> [What is required] In the data that follows, count each line holding the string "import"; answer with the number only.

--

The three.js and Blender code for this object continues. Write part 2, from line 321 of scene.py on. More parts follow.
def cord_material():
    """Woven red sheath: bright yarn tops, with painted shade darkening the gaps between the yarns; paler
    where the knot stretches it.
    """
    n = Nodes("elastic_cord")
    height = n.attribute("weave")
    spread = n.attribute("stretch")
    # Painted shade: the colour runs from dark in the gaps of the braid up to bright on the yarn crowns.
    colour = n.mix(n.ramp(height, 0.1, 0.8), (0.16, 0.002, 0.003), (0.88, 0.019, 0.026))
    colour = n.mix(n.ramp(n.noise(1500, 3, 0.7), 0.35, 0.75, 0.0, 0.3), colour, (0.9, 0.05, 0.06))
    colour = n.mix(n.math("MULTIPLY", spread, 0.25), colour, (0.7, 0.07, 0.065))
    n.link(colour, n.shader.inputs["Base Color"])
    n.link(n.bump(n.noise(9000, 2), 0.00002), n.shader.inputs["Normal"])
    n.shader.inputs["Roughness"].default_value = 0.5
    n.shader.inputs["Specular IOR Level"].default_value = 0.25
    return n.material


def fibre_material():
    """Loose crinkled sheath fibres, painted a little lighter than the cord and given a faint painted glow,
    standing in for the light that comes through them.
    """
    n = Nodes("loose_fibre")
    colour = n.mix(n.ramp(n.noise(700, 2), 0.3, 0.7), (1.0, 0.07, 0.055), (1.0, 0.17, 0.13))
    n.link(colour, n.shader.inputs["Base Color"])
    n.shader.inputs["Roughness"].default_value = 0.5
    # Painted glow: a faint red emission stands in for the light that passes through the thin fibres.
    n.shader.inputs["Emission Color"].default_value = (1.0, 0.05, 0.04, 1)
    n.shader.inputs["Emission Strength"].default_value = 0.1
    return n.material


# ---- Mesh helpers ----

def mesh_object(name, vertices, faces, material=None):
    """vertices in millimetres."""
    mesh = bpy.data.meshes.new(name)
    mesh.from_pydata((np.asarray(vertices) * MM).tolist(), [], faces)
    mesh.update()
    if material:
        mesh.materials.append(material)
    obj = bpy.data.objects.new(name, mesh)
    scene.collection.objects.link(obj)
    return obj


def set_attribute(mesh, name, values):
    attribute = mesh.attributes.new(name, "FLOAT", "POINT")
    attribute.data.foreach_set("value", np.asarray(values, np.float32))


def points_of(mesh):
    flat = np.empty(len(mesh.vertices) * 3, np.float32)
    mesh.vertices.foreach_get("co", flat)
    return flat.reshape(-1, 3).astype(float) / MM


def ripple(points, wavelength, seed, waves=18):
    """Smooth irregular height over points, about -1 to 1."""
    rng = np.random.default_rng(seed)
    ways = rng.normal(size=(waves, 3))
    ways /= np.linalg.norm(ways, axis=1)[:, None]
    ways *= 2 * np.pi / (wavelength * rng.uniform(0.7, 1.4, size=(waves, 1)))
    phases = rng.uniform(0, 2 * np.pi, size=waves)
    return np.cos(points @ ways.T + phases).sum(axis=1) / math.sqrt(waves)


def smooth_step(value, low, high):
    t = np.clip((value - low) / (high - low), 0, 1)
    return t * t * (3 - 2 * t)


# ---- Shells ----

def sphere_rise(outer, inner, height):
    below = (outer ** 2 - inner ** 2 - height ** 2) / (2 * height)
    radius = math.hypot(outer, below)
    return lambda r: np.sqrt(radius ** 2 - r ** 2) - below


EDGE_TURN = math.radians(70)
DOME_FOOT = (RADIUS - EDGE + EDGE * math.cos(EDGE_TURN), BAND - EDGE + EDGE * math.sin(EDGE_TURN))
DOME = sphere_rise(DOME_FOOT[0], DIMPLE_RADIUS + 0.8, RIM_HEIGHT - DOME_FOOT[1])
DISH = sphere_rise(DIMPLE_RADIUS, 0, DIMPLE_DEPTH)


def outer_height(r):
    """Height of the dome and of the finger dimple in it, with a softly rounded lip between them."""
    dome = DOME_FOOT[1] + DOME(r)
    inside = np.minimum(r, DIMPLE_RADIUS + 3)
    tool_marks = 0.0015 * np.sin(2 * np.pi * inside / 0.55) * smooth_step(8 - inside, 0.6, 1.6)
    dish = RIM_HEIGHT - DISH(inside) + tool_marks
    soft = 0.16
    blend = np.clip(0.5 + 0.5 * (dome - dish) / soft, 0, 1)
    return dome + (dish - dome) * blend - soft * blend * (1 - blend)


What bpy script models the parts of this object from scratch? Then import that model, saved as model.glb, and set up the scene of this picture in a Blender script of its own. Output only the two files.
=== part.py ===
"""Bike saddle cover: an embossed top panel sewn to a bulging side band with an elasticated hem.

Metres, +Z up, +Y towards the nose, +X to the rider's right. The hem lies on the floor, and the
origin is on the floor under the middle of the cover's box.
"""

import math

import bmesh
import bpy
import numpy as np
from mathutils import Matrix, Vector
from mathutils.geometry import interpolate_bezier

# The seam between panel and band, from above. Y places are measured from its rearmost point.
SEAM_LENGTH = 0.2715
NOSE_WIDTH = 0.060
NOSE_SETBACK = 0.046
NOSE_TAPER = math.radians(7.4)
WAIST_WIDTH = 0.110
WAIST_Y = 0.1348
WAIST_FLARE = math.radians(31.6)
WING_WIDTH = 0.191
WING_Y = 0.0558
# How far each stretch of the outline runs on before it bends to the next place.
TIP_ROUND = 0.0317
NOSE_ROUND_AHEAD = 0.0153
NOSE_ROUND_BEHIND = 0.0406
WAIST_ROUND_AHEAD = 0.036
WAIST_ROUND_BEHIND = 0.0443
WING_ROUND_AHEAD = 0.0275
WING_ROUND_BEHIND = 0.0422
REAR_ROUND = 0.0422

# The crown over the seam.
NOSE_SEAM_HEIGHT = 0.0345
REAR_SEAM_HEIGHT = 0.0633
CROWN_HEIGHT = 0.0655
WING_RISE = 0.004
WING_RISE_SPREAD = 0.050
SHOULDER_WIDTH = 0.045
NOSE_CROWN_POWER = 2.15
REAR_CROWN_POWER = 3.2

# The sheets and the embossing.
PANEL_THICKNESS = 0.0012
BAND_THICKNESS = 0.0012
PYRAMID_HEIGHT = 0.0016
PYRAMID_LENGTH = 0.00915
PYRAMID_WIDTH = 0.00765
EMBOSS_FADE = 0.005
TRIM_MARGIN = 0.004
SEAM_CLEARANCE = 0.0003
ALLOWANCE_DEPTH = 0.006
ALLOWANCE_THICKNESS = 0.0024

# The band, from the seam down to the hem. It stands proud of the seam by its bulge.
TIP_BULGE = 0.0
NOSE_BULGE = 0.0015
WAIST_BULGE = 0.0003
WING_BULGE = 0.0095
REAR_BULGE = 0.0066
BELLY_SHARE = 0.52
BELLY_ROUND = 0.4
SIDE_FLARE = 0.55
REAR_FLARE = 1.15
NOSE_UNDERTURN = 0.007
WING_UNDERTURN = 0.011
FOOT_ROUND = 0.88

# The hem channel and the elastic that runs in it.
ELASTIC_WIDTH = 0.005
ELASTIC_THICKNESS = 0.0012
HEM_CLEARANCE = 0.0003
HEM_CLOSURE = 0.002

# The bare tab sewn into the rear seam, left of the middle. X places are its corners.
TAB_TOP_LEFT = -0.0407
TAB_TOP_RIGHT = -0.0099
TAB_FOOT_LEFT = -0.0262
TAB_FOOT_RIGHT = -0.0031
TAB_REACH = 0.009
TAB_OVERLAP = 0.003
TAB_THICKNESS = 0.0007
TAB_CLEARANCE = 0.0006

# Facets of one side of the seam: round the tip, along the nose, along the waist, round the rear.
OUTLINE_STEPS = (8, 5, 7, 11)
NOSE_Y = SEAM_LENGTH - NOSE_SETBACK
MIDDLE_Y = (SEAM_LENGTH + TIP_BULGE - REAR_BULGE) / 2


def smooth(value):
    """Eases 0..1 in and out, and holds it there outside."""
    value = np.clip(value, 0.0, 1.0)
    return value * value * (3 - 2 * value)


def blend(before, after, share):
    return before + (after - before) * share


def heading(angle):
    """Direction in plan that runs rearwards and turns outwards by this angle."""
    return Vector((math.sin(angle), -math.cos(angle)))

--

> [Response to the task] 7